Comment: Ireland a penalty miss from making the most of a hard sell
Republic of Ireland interim head coach John O'Shea after the international friendly. Pic: Stephen McCarthy/Sportsfile
No new manager. No tournament in the summer to whet the appetite. No Kevin De Bruyne, Thibaut Courtois or Romelu Lukaku in the opposition ranks. The result was always going to be rows of empty, green seats.
There’s probably no such thing as the ideal time or day for a game anymore, but Saturday at 5pm in Dublin, on what turned out to be a bitterly cold and windy March afternoon, is not the window you would choose when trying to sell interest in a friendly.
The FAI – and here’s a shock! – didn’t help themselves by pushing bundles for this meeting with Belgium and Tuesday evening’s follow-up against Switzerland. A policy that made the double-header especially unappealing for anyone living beyond the M50.
If the sight of the Boys in Green belting out the national anthem on live TV for the first time in 2024 actually did prompt an urge to splash the cash for the Swiss game then the FAI’s official ticket site was down at the time anyway.
Never change, lads. Actually, please do.
The association’s website was still advertising those two-game bundles when it popped back up online during the game and, look, no-one is disputing the fact that these ‘products’ are a desperately hard sell even if they got the basics right.
It’s nine months and seven games since the Republic of Ireland last played a ‘meaningful’ game of senior men’s football. That was the 2-1 Euro 2024 qualifier loss to Greece in Athens. Everything since, especially Kenny’s last few months in charge, has been limbo.
This one hardly held much more promise.
Who now remembers that Sean Thomas’ one and only game in charge, in 1973, was away to Norway? Did Don Givens’ or Noel Kings’ experiences as caretaker managers against Greece, Wales, Brazil, Germany or Kazakhstan burn themselves into the collective memory?
These things are about marginal gains. Not the one per centers that win trophies, more like the bits and pieces that a DIY enthusiast might potter around with before their partner calls in the electrician or the plumber.
That John O’Shea, a superb servant and a likeable sort who has designs on a career in the dugout, gets to manage his country is fantastic and the cheer that swept the stadium when Brian Kerr appeared on the big screens couldn’t help but prompt a smile.
O’Shea had ticked a lot of the right boxes in the past week with his trademark calm and he scored an open goal in giving Sammie Szmodics a long-awaited debut at the age of 28 and on the back of his 27 goals this season.
The Blackburn Rovers player had a couple of chances to score a debut goal and he showed enough in an ability and instinct to access dangerous positions and passes to suggest that he can have a positive role under the new brains trust.

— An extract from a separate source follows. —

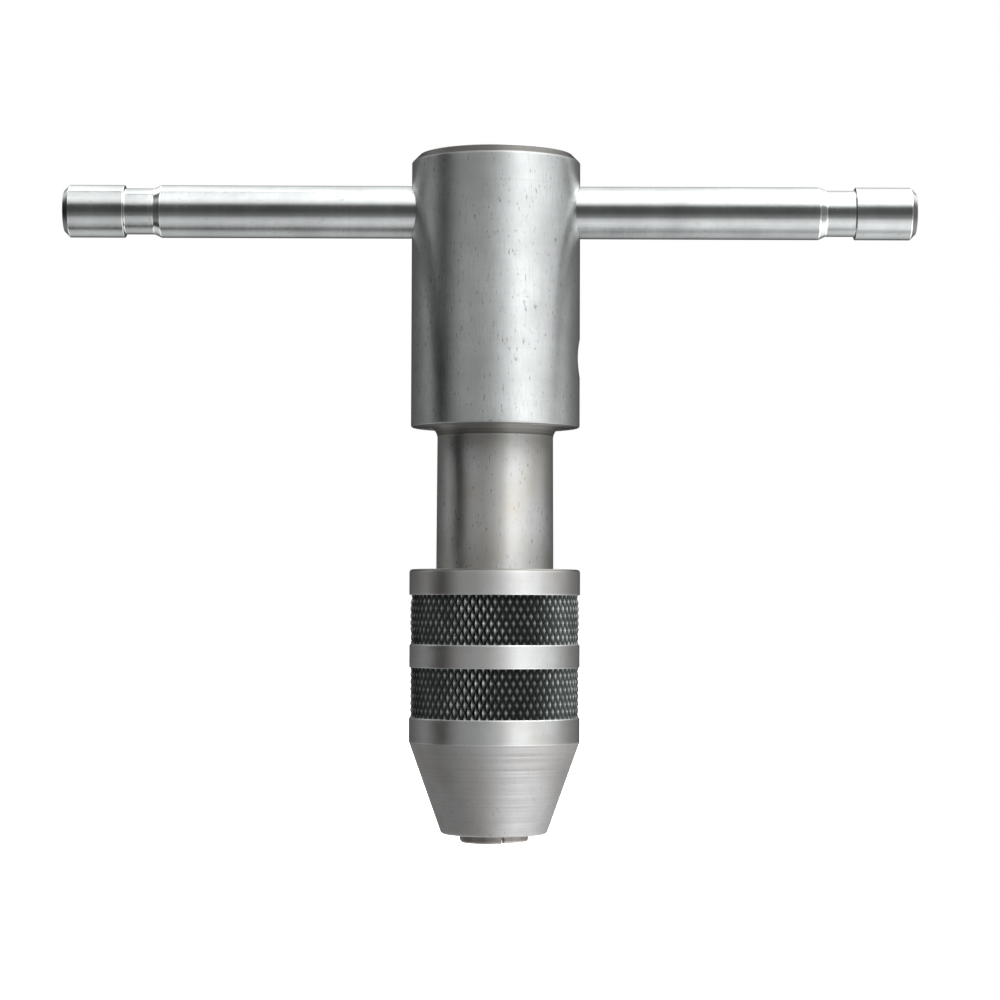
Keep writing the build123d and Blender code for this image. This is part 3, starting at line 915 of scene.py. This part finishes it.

Seamus Coleman, Andrew Omobamidele and Robbie Brady got starts after periods where they all missed too much international football and the choice of Caoimhin Kelleher over Gavin Bazunu in goal made was always going to get a few tongues wagging.
If Belgium’s ersatz interest through the 90 minutes makes all this relative – they’ll surely be more engaged against England in Wembley on Tuesday - then there was still something to be taken for the organisation and the pressing.
Some of the football wasn’t bad either.
The penalty awarded to the home team after 28 minutes was harsh but then it could still be claimed as some deserved reward for their endeavour and enterprise. The only pity was that Evan Ferguson couldn’t convert and end a drought stretching back to late November.
As these things go, though, it was a decent day’s work.